In the first year of independence, Zimbabwe's economy registered a remarkable recovery with real gross domestic product rising by more than 8 percent. Exports rose by nearly 30 percent. The mining output - Zimbabwe is rich in gold, copper, nickel, and coal - has gone up by one-third and manufacturing production is up by 15 percent. One of the benefits of the country's long economic isolation - when international sanctions were imposed against Ian Smith's regime - was that Zimbabwe now produces much of its own capital and consumer goods. In addition, the country has recently harvested a bumper maize crop, with over one million tons left for export after meeting domestic needs.
But even with the tremendous economic and morale boost that such early achievments have brought to Zimbabwe, the government is finding that it may be easier to fight a war than to cope with the problems of reconciliation and reconstruction which follow in its wake.
Prime Minister Mugabe has described the situation as ''a tale of two cities.''
On the one hand there are some 200,000 white settlers, a minuscule Asian community, and a black elite, with efficient health services, schools, material conveniences, and good housing in the neatly laid out cities of Salisbury, Bulawayo, and Umtali.
On the other there are 7 million blacks, more than 5 million of whom live in rural areas with very few schools, clinics, or other basic services.
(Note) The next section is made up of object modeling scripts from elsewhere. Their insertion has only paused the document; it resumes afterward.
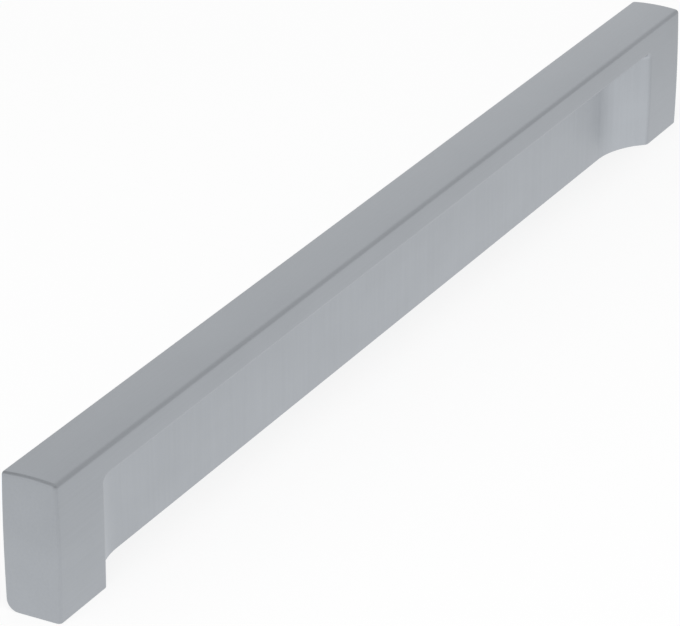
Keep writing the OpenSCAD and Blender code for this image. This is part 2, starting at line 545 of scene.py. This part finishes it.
def studio():
    """A plain, dim room: a lit backdrop beyond the handle that fades to its right, a paler
    wall to its left and a paler ceiling."""
    world = bpy.data.worlds.new("studio")
    world.use_nodes = True
    tree = world.node_tree
    tree.nodes.clear()
    direction = add(tree, "ShaderNodeTexCoord").outputs["Generated"]
    level = 0.5
    for side, rim, middle, gain in (
        ((0.868, 0.363, 0.339), 0.82, 0.99, 0.5),
        ((0.792, -0.43, 0.434), 0.8, 1.0, 0.2),
        ((-0.866, 0.5, 0.0), 0.6, 0.97, 0.5),
        ((0.0, 0.0, 1.0), 0.85, 1.0, 0.3),
    ):
        toward = add(tree, "ShaderNodeVectorMath", {
            0: direction, 1: side}, operation="DOT_PRODUCT").outputs["Value"]
        lit = add(tree, "ShaderNodeMapRange", {
            "Value": toward, "From Min": rim, "From Max": middle, "To Max": gain,
        }, interpolation_type="SMOOTHSTEP")
        level = add(tree, "ShaderNodeMath", {0: level, 1: lit}, operation="ADD")
    camera_ray = add(tree, "ShaderNodeLightPath").outputs["Is Camera Ray"]
    strength = add(tree, "ShaderNodeMix", {0: camera_ray, 2: level, 3: 1.0})
    sky = add(tree, "ShaderNodeBackground", {"Color": (1, 1, 1, 1), "Strength": strength})
    add(tree, "ShaderNodeOutputWorld", {"Surface": sky})
    return world


handle.data.materials.clear()
handle.data.materials.append(satin_chrome())
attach(handle, "root")
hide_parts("handle")

bpy.ops.object.select_all(action="DESELECT")
bpy.ops.mesh.primitive_circle_add(
    vertices=96, radius=6, fill_type="NGON", location=(0, 0, -CARD_DROP * MM))
floor = bpy.context.active_object
floor.name = floor.data.name = "floor"
floor.data.materials.append(pale_floor())

bpy.context.scene.world = studio()

lamp = bpy.data.lights.new("overhead_softbox", "AREA")
lamp.shape = "DISK"
lamp.size = 1.0
lamp.energy = 7.0
softbox = bpy.data.objects.new("overhead_softbox", lamp)
# It lights the card. In the metal it would draw a bright line along the end's upper edge.
softbox.visible_glossy = False
softbox.location = (-0.48, -0.26, 0.95)
softbox.rotation_euler = (-softbox.location).to_track_quat("-Z", "Y").to_euler()
bpy.context.scene.collection.objects.link(softbox)

# The camera, fitted to the straight edges of the bar.
CAMERA_AIM = Vector((-0.016282, -0.001137, 0.01075))
CAMERA_DISTANCE = 0.598215
CAMERA_AZIMUTH = -61.278
CAMERA_ELEVATION = 25.363
CAMERA_ROLL = -0.073
CAMERA_LENS = 206.787
camera = bpy.data.objects.new("camera", bpy.data.cameras.new("camera"))
camera.data.sensor_width = 36
camera.data.lens = CAMERA_LENS
camera.data.clip_start = 0.05
camera.data.clip_end = 20
turned = Euler((math.radians(90 - CAMERA_ELEVATION), 0, math.radians(CAMERA_AZIMUTH))).to_matrix()
turned = turned @ Matrix.Rotation(math.radians(CAMERA_ROLL), 3, "Z")
camera.rotation_euler = turned.to_euler()
camera.location = CAMERA_AIM + turned @ Vector((0, 0, CAMERA_DISTANCE))
bpy.context.scene.collection.objects.link(camera)
bpy.context.scene.camera = camera
bpy.context.scene.view_settings.view_transform = "Standard"
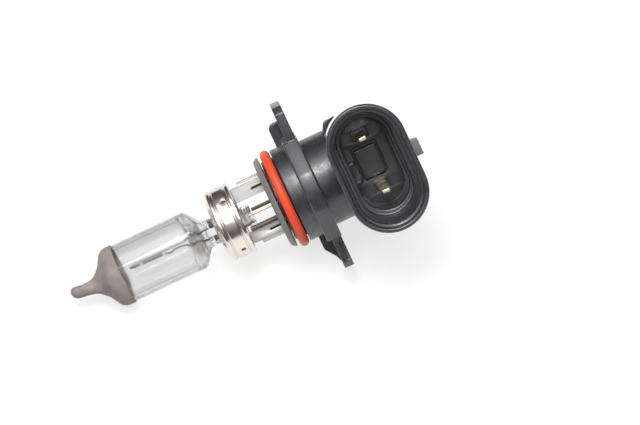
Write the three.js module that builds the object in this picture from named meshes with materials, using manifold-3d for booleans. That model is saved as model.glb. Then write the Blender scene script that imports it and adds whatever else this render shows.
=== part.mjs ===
// Right-angle halogen headlight bulb: a coated glass burner in a metal collar, held by a bracket
// on a moulded plastic base that carries the sealing ring, three seating lugs and the connector.
//
// Frame, in millimetres: X runs along the burner axis towards the glass tip, Z is the direction the
// connector opens, and the origin is on the axis at the lugs' seating face.

import * as THREE from "three";
import { mergeVertices } from "three/addons/utils/BufferGeometryUtils.js";
import Module from "manifold-3d";

const wasm = await Module();
wasm.setup();

// ---------------------------------------------------------------- driving dimensions

const CLEARANCE = 0.25; // between a piece and the slot it passes through
const CUT = 1; // how far a cutter runs past the face it opens

const GLASS = {
  radius: 6.75,
  wall: 0.85,
  tubeFront: 45.2, // where the tube ends and the coated dome begins
  tubeRear: 28.4, // where the tube starts to close onto the pinch
  neckRear: 25.3,
  neckRadius: 3.4,
  tipEnd: 57.4,
  tipRadius: 1.2,
  facets: 36, // around the axis, the same for the glass and its coating
  tipBend: 0.65, // sideways lean of the sealed exhaust tip
};
const COATING = { gap: 0.05, thickness: 0.18 };
const PINCH = { halfWidth: 3, flare: [3.8, 24.2], halfThick: 1.6, shoulder: 16.9, end: 13.3 };
const LEAD = { radius: 0.35, offset: 2 };
const COIL = { front: 40.4, rear: 35.3, radius: 0.5, wire: 0.11, turns: 9, y: -0.2 };
const SUPPORT = { radius: 0.24, offset: 1.1, end: 23.9 };
const FOIL = { width: 1.5, thick: 0.12, front: 23.6, rear: 18.6, offset: 1.6, channel: 0.6 };

const BURNER_OFFSET = -0.35; // the burner is aligned before welding, so it sits just off the base axis
const COLLAR = { front: 22.5, shoulder: 21.4, rear: 16.1, radius: 8.3, wall: 0.35, opening: 4.9 };
const RING = { front: 20.6, rear: 16.5, radius: 7.75, wall: 0.35 };
const LEG = {
  front: 15.9,
  rear: 3.6,
  inner: { upper: 3.15, lower: 3.8 },
  outer: 6.6,
  z: 0.9,
  thick: 0.5,
  tabFront: 14,
  tabWidth: 0.8,
  slotEnd: 11.5,
  slotWidth: 0.6,
};
const SPRING = { halfWidth: 2, thick: 0.35, rear: 16.8, front: 20.4 };
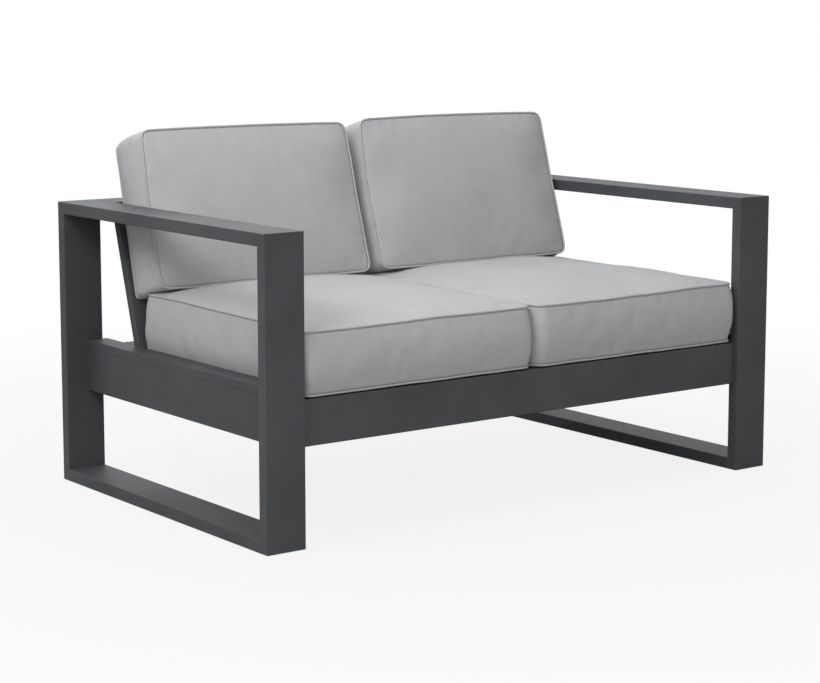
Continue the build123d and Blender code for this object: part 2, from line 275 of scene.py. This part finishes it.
def moulded_nylon(name, colour, lighter):
    """Injection-moulded nylon: dark, waxy, with a fine spark-eroded grain."""
    material = new_material(name, colour)
    tree = material.node_tree
    place = add(tree, "ShaderNodeTexCoord").outputs["Object"]
    grain = cloud(tree, place, mm(0.7), 3.0)
    tint = ramp(tree, grain, [(0.4, colour), (0.65, lighter)])
    bump = add(tree, "ShaderNodeBump", {"Height": grain, "Distance": mm(0.05), "Strength": 0.5})
    shader = add(
        tree,
        "ShaderNodeBsdfPrincipled",
        {"Base Color": tint, "Roughness": 0.48, "IOR": 1.53, "Normal": bump.outputs["Normal"]},
    )
    return surface(material, shader)


def polyurethane_foam(name):
    """Cut open-cell foam: cream and matt, its small pores painted darker as shade."""
    material = new_material(name, "#E6DFC8")
    tree = material.node_tree
    place = add(tree, "ShaderNodeTexCoord").outputs["Object"]
    pores = add(tree, "ShaderNodeTexVoronoi", {"Vector": place, "Scale": 1 / mm(1.6)})
    # painted shade: the cream turns darker towards the middle of each pore, where the bump sinks in
    tint = ramp(tree, pores.outputs["Distance"], [(0.1, "#BFB599"), (0.5, "#E6DFC8")])
    bump = add(
        tree,
        "ShaderNodeBump",
        {"Height": pores.outputs["Distance"], "Distance": mm(0.5), "Strength": 0.6},
    )
    shader = add(
        tree,
        "ShaderNodeBsdfPrincipled",
        {"Base Color": tint, "Roughness": 0.95, "Normal": bump.outputs["Normal"]},
    )
    return surface(material, shader)


def woven_cloth(name, colours, thread, slub, relief, on_surface=True):
    """Plain-woven, solution-dyed acrylic: matt, with slubs, soft mottling and small pale flecks.

    colours are darker, middle, lighter and fleck; thread is the spacing at which threads are drawn.
    """
    darker, colour, lighter, fleck = colours
    material = new_material(name, colour)
    tree = material.node_tree
    if on_surface:
        place = add(tree, "ShaderNodeUVMap", uv_map="Cloth").outputs["UV"]
    else:
        place = add(tree, "ShaderNodeTexCoord").outputs["Object"]

    def threads(direction):
        values = {"Vector": place, "Scale": math.pi / 10 / thread, "Distortion": 0.5, "Detail": 1.0}
        return add(tree, "ShaderNodeTexWave", values, bands_direction=direction).outputs["Fac"]

    def streaks(length, width):
        scale = (1 / length, 1 / width, 1 / width)
        stretched = add(tree, "ShaderNodeMapping", {"Vector": place, "Scale": scale})
        values = {"Vector": stretched.outputs["Vector"], "Scale": 1.0, "Detail": 2.0}
        return add(tree, "ShaderNodeTexNoise", values).outputs["Fac"]

    def blend(low, high, share):
        values = {0: share, 2: low, 3: high}
        return add(tree, "ShaderNodeMix", values, data_type="FLOAT").outputs[0]

    crossing = {0: threads("X"), 1: threads("Y")}
    weave = add(tree, "ShaderNodeMath", crossing, operation="MULTIPLY").outputs[0]
    slubs = blend(streaks(slub * 14, slub), streaks(slub, slub * 14), 0.5)
    patches = blend(cloud(tree, place, mm(34), 4.0, 0.6), cloud(tree, place, mm(110), 2.0), 0.45)
    tone = blend(slubs, patches, 0.4)
    ground = ramp(tree, tone, [(0.36, darker), (0.5, colour), (0.64, lighter)])
    specks = add(
        tree,
        "ShaderNodeMapRange",
        {"Value": streaks(mm(6), mm(2.2)), "From Min": 0.69, "From Max": 0.75},
    )
    flecked = add(
        tree,
        "ShaderNodeMix",
        {0: specks.outputs["Result"], 6: ground, 7: linear(fleck)},
        data_type="RGBA",
    )
    # painted shade and highlight: the weave darkens the colour in the hollows between threads and
    # lightens it on their crowns
    shade = add(tree, "ShaderNodeMapRange", {"Value": weave, "To Min": 0.95, "To Max": 1.04})
    tint = add(
        tree,
        "ShaderNodeVectorMath",
        {0: flecked.outputs[2], 1: shade.outputs["Result"]},
        operation="MULTIPLY",
    )
    bump = add(
        tree,
        "ShaderNodeBump",
        {"Height": blend(weave, slubs, 0.4), "Distance": relief, "Strength": 0.6},
    )
    shader = add(
        tree,
        "ShaderNodeBsdfPrincipled",
        {
            "Base Color": tint.outputs[0],
            "Roughness": 0.9,
            "Specular IOR Level": 0.2,
            "Sheen Weight": 0.10,
            "Sheen Roughness": 0.5,
            "Normal": bump.outputs["Normal"],
        },
    )
    return surface(material, shader)


melange = ("#B0B2B5", "#B7B8BA", "#BDBEBF", "#DADADA")
zip_greys = ("#96989B", "#A0A2A4", "#A9ABAD", "#B4B6B8")
frame_coat = powder_coat("powder_coated_aluminium", "#44474A", "#494B4E", "#404245")
bracket_coat = powder_coat("powder_coated_steel", "#3F4143", "#444648", "#3A3C3E")
stainless = brushed_metal("stainless_steel", "#B4B5B6", "#C9CACB", 0.24)
zinc_plate = brushed_metal("zinc_plated_steel", "#A9ACB0", "#C3C6C9", 0.34)
glide_nylon = moulded_nylon("moulded_nylon", "#1B1C1D", "#2A2B2C")
zip_nylon = moulded_nylon("nylon_coil", "#8E9092", "#A3A5A7")
die_cast = powder_coat("painted_zinc_casting", "#77797B", "#808284", "#6F7173")
cushion_foam = polyurethane_foam("polyurethane_foam")
# Real threads lie about 0.7 mm apart. At 1.2 mm a close view can still show them.
cushion_cloth = woven_cloth("woven_acrylic_panels", melange, mm(1.2), mm(1.5), mm(0.22))
welt_cloth = woven_cloth("woven_acrylic_piping", melange, mm(1.2), mm(1.5), mm(0.18), False)
zip_tape = woven_cloth("woven_zip_tape", zip_greys, mm(0.9), mm(1.2), mm(0.15), False)


# Pieces


def new_piece(name, block, material, smooth=True):
    """A piece from a bmesh, linked to the scene."""
    mesh = bpy.data.meshes.new(name)
    block.to_mesh(mesh)
    block.free()
    mesh.materials.append(material)
    mesh.polygons.foreach_set("use_smooth", [smooth] * len(mesh.polygons))
    piece = bpy.data.objects.new(name, mesh)
    scene.collection.objects.link(piece)
    return piece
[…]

The average urban black per capita income is still only 10 percent that of whites, while that of the rural blacks is only 1 percent that of whites. Unemployment and underemployment in the country, according to one estimate, may range as high as 40 percent, and it is almost exclusively among Zimbabwe's blacks.
One of the central issues in the struggle for independence was ownership of land. But some 5,200 white commercial farmers still retain just less than half the country's best farming land. While they produce virtually all of Zimbabwe's agricultural surplus, black peasant farmers work overpopulated, overgrazed communal lands. Years of neglect, overcropping, subdivision, and soil erosion have rendered this land mostly unproductive.
The government's most serious problem is therefore meeting the explosion of expectations of the poor, rural black while at the same time resisting the temptation to nationalize land and industry which would inhibit foreign investment and force the white minority to leave. So far the government has skillfully balanced these potentially conflicting needs.
A major priority has been an ambitious land resettlement plan, whereby the government buys land from white settlers willing to sell and parcels it out to poor, landless families. Agricultural extension services, schools, health centers, and water supply points will be set up for them as well as provided to people still living in communal lands.
Among the new settlers is the Matore family, which moved from a ''Tribal Trust'' area and now owns 12 acres of land. So far, Sena Matore has only been able to grow vegetables on one of the 12 acres. But this appears to be enough. Dressed in a torn frock, with a baby strapped to her back, she stops irrigating her field with a watering can to survey her property: ''Ah, too much happiness to have my own land.'' The land has meant that for the first time her husband will not have to seek seasonal work elsewhere, leaving the family alone for months.
At Marymount College in Umtali, Peter Svinurai is training to be a rural teacher in a government crash course. He began his working life as a schoolteacher but soon went to the city where he did ''this and that,'' moving from one job to another in search of adequate pay. Will a rural school satisfy him after so many years of city life? The answer is an immediate yes. ''For the first time, I will make a decent salary which I can supplement by growing my own food. Oh yes, it will satisfy me.''
To such people the future appears bright.
Massive government spending on social services and other reforms has fueled inflation and created a budget deficit. But Zimbabwe, if it is able to continue dealing with its problems with the same pragmatism it has demonstrated in its first year, could become one of southern Africa's strongest nations. Still its second year of independence is proving to be at least as difficult as its first.